### [Task to complete]
Print again only this span: the line with "top_board();", the line with "shown = obj.evaluated_get(depsgraph)", and all lines between them, exactly as given.

·····

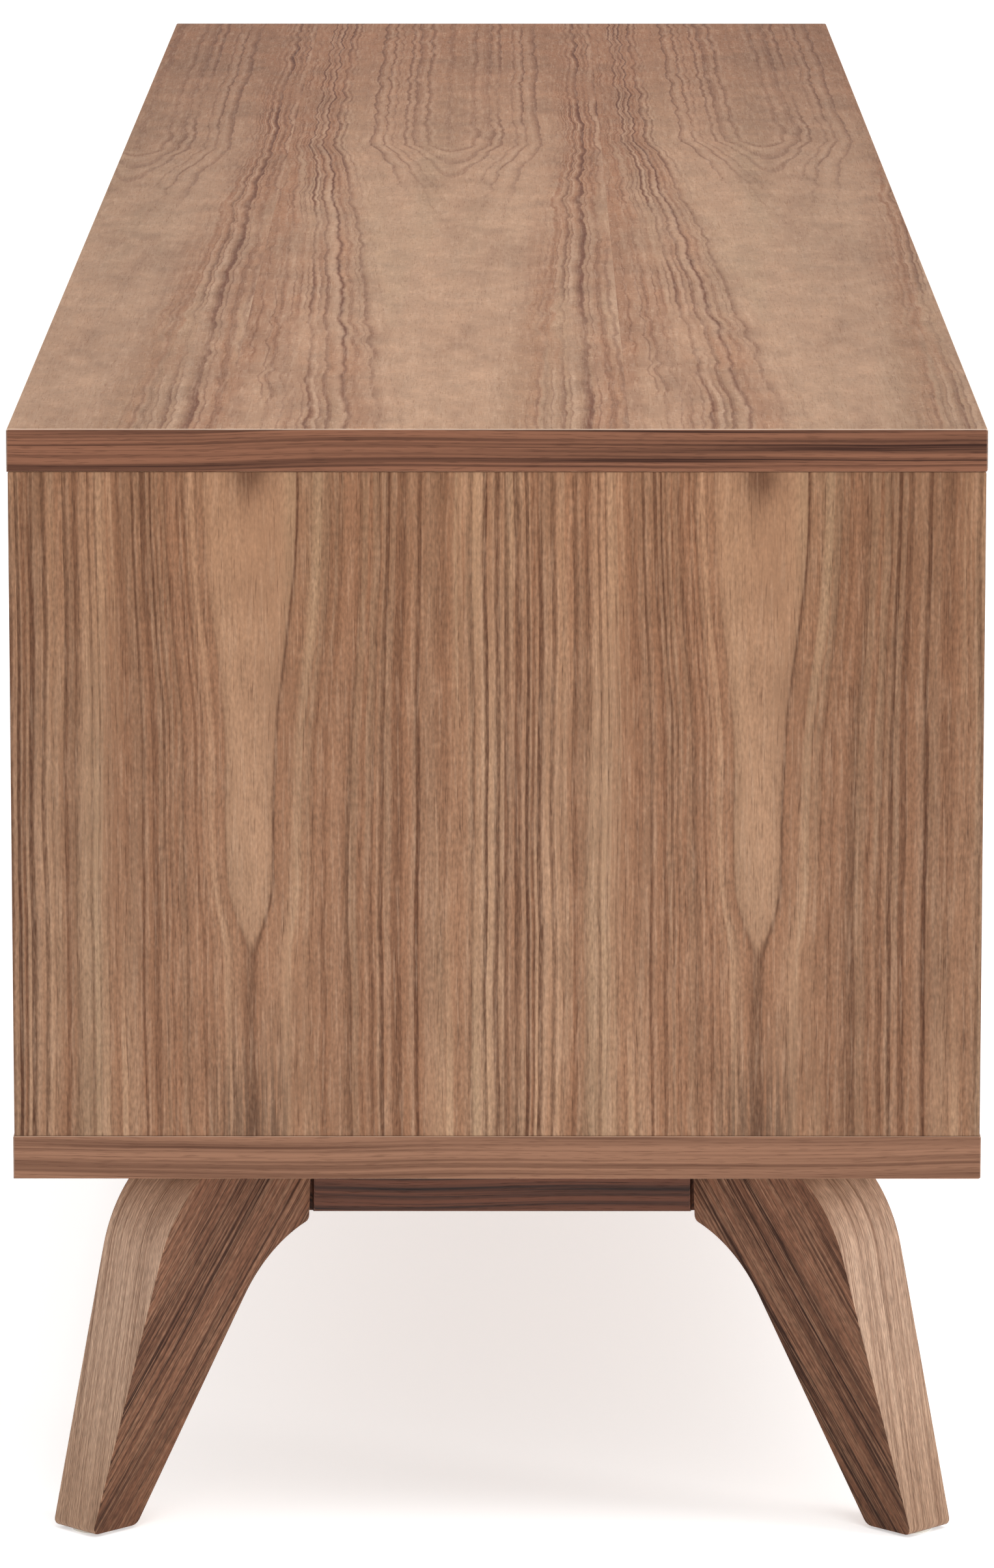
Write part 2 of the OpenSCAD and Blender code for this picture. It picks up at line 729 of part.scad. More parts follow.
module drawer_front() color("#a07a5e") difference() {
    block([-div_in + front_gap, front_y, drawer_front_low], [div_in - front_gap, door_back_y, drawer_front_high]);
    finger_slot(0, drawer_pull_z, 90);
    drawer_holes();
}

module drawer_inner_front() color("tan") difference() {
    block([-drawer_half + drawer_wall, door_back_y, drawer_low],
        [drawer_half - drawer_wall, door_back_y + drawer_wall, drawer_high]);
    drawer_bottom_slot();
    drawer_holes();
}

module drawer_side(side) color("tan") difference() {
    on_side(side) block([drawer_half - drawer_wall, door_back_y, drawer_low],
        [drawer_half, drawer_rear, drawer_high]);
    drawer_bottom_slot();
    drawer_holes();
}

module drawer_right_side() drawer_side(1);
module drawer_left_side() drawer_side(-1);

module drawer_back() color("tan") difference() {
    block([-drawer_half + drawer_wall, drawer_rear - drawer_wall, drawer_low],
        [drawer_half - drawer_wall, drawer_rear, drawer_high]);
    drawer_bottom_slot();
    drawer_holes();
}

module drawer_bottom() color("wheat") {
    reach = drawer_half - drawer_wall + drawer_groove - play;
    block([-reach, door_back_y + drawer_wall - drawer_groove + play, drawer_floor],
        [reach, drawer_rear - drawer_wall + drawer_groove - play, drawer_floor + drawer_floor_t]);
}

module drawer_screws() color("silver") {
    for (place = front_screws) {
        y_rod([place.x, door_back_y + drawer_wall, place.y], screw_head_r, screw_head_t);
        y_rod([place.x, door_back_y + drawer_wall, place.y], screw_r, -drawer_wall - screw_in);
    }
    both_sides() for (y = wall_screw_ys, z = wall_screw_zs)
        x_rod([drawer_half, y, z], screw_r, -drawer_wall - wall_screw_in + 1);
    both_sides() for (y = slide_screw_ys) {
        x_rod([drawer_half + sheet, y, slide_z], screw_head_r, 1);
        x_rod([drawer_half + sheet, y, slide_z], screw_r, -sheet - 8);
    }
}

// A channel of thin steel with its web at web_x and its lips reaching lip_x
module channel(web_x, lip_x, half, rear) {
    inner_web = web_x + sheet * sign(lip_x - web_x);
    block([min(web_x, inner_web), slide_front, slide_z - half],
        [max(web_x, inner_web), rear, slide_z + half]);
    for (end = [-1, 1]) {
        z = slide_z + end * (half - sheet / 2);
        block([min(web_x, lip_x), slide_front, z - sheet / 2], [max(web_x, lip_x), rear, z + sheet / 2]);
    }
}

module slide_holes(x) {
    for (y = slide_screw_ys) x_rod([x - cut, y, slide_z], screw_r, sheet + 2 * cut);
}

module outer_slide(side) color("silver") on_side(side) difference() {
    channel(div_in, drawer_half + channel_gap + 0.5, outer_half, slide_rear);
    slide_holes(div_in - sheet);
}

module right_outer_slide() outer_slide(1);
module left_outer_slide() outer_slide(-1);

module middle_slide(side) color("lightgray") on_side(side)
    channel(div_in - middle_web, drawer_half + channel_gap, middle_half, slide_rear - 8);

module right_middle_slide() middle_slide(1);
module left_middle_slide() middle_slide(-1);

module inner_slide(side) color("gainsboro") on_side(side) difference() {
    channel(drawer_half, div_in - middle_web - sheet - 0.8, inner_half, slide_rear - 4);
    slide_holes(drawer_half);
}

module right_inner_slide() inner_slide(1);
module left_inner_slide() inner_slide(-1);

module slide_screws() color("dimgray") both_sides() for (y = slide_screw_ys) {
    x_rod([div_in - sheet, y, slide_z], screw_head_r, -1);
    x_rod([div_in - sheet, y, slide_z], screw_r, sheet + 9);
}

top_board();
bottom_board();
right_end_panel();
left_end_panel();
right_divider();
left_divider();
back_panel();
fixed_shelf();
right_loose_shelf();
left_loose_shelf();
shelf_pins();
wood_dowels();
cam_locks();
cam_bolts();
cable_grommets();
back_screws();
front_right_leg();
front_left_leg();
rear_right_leg();
rear_left_leg();
right_end_rail();
left_end_rail();
front_rail();
rear_rail();
cross_rail();
corner_brackets();
leg_bolts();
leg_bolt_nuts();
bracket_screws();
frame_screws();
foot_glides();
pivot_bushes();
pivot_washers();
catch_housings();
catch_magnets();
catch_screws();
right_outer_slide();
left_outer_slide();
slide_screws();
right_middle_slide();
left_middle_slide();
right_door();
right_pivot_pins();
right_strike_plate();
right_strike_screws();
left_door();
left_pivot_pins();
left_strike_plate();
left_strike_screws();
drawer_front();
drawer_inner_front();
drawer_right_side();
drawer_left_side();
drawer_back();
drawer_bottom();
right_inner_slide();
left_inner_slide();
drawer_screws();
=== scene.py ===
"""Looks of the media cabinet: walnut veneer, solid walnut legs, fittings, and a plain studio.

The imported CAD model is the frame. Every board, leg and fitting keeps its CAD mesh and gets softened
edges and a procedural material. Right is +X, the front is -Y, and the floor is z = 0, in metres.
"""

import math
from dataclasses import dataclass, replace
from types import SimpleNamespace

import bpy
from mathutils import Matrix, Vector


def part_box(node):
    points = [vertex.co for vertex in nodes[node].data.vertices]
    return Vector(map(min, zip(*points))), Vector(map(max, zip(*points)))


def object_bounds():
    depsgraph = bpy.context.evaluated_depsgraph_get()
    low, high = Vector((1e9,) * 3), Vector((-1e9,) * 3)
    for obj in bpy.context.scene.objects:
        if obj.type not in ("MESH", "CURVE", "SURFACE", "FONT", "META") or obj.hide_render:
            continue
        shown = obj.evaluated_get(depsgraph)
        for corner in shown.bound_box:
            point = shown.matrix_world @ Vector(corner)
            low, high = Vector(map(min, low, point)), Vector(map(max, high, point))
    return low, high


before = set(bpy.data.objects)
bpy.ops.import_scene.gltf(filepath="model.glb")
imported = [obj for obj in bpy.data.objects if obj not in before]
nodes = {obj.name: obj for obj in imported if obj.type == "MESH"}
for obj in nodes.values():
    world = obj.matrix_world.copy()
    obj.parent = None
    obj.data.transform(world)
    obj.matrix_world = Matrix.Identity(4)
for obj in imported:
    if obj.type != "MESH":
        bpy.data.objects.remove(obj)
cad_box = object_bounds()

low, high = cad_box
HALF_LENGTH = (high.x - low.x) / 2
HALF_DEPTH = (high.y - low.y) / 2
PANEL_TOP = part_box("right_end_panel")[1].z
# The legs stand a little nearer the rear than the boards do, by this much.
LEG_SHIFT = (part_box("front_right_leg")[0].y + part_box("rear_right_leg")[1].y) / 2
MM = 0.001
X, Y, Z = 0, 1, 2

# ---- numbers and colours that vary over a surface


class Value:
    """A number that varies over a surface. Arithmetic with it adds math nodes to the material."""

    def __init__(self, surface, socket):
        self.surface, self.socket = surface, socket

    def math(self, operation, *others):
        return self.surface.math(operation, self, *others)

    def __add__(self, other):
        return self.math("ADD", other)

    def __radd__(self, other):
        return self.math("ADD", other)

    def __sub__(self, other):
        return self.math("SUBTRACT", other)

    def __rsub__(self, other):
        return self.surface.math("SUBTRACT", other, self)

    def __mul__(self, other):
        return self.math("MULTIPLY", other)

    def __rmul__(self, other):
        return self.math("MULTIPLY", other)

    def __truediv__(self, other):
        return self.math("DIVIDE", other)

    def __rtruediv__(self, other):
        return self.surface.math("DIVIDE", other, self)

    def __abs__(self):
        return self.math("ABSOLUTE")

    def root(self):
        return self.math("SQRT")

    def floor(self):
        return self.math("FLOOR")

    def part(self):
        """What is left above the whole number."""
        return self.math("FRACT")

    def sign(self):
        return self.math("SIGN")

    def power(self, exponent):
        return self.math("POWER", exponent)

    def clip(self):
        """Held between 0 and 1."""
        return self.surface.ranged(self, 0.0, 1.0, smooth=False)

    def above(self, start, end):
        """0 below start and 1 above end, with a smooth step between."""
        return self.surface.ranged(self, start, end)

    def below(self, start, end):
        """1 below start and 0 above end, with a smooth step between."""
        return self.surface.ranged(self, start, end, 1.0, 0.0)

    def to(self, first, last):
        """Turns 0 to 1 into first to last."""
        return self * (last - first) + first

    def bell(self, width):
        """1 at 0, falling off on both sides to a third at width."""
        return (self * self / (-(width ** 2))).math("EXPONENT")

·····

### [Complete output]
top_board();
bottom_board();
right_end_panel();
left_end_panel();
right_divider();
left_divider();
back_panel();
fixed_shelf();
right_loose_shelf();
left_loose_shelf();
shelf_pins();
wood_dowels();
cam_locks();
cam_bolts();
cable_grommets();
back_screws();
front_right_leg();
front_left_leg();
rear_right_leg();
rear_left_leg();
right_end_rail();
left_end_rail();
front_rail();
rear_rail();
cross_rail();
corner_brackets();
leg_bolts();
leg_bolt_nuts();
bracket_screws();
frame_screws();
foot_glides();
pivot_bushes();
pivot_washers();
catch_housings();
catch_magnets();
catch_screws();
right_outer_slide();
left_outer_slide();
slide_screws();
right_middle_slide();
left_middle_slide();
right_door();
right_pivot_pins();
right_strike_plate();
right_strike_screws();
left_door();
left_pivot_pins();
left_strike_plate();
left_strike_screws();
drawer_front();
drawer_inner_front();
drawer_right_side();
drawer_left_side();
drawer_back();
drawer_bottom();
right_inner_slide();
left_inner_slide();
drawer_screws();
=== scene.py ===
"""Looks of the media cabinet: walnut veneer, solid walnut legs, fittings, and a plain studio.

The imported CAD model is the frame. Every board, leg and fitting keeps its CAD mesh and gets softened
edges and a procedural material. Right is +X, the front is -Y, and the floor is z = 0, in metres.
"""

import math
from dataclasses import dataclass, replace
from types import SimpleNamespace

import bpy
from mathutils import Matrix, Vector


def part_box(node):
    points = [vertex.co for vertex in nodes[node].data.vertices]
    return Vector(map(min, zip(*points))), Vector(map(max, zip(*points)))


def object_bounds():
    depsgraph = bpy.context.evaluated_depsgraph_get()
    low, high = Vector((1e9,) * 3), Vector((-1e9,) * 3)
    for obj in bpy.context.scene.objects:
        if obj.type not in ("MESH", "CURVE", "SURFACE", "FONT", "META") or obj.hide_render:
            continue
        shown = obj.evaluated_get(depsgraph)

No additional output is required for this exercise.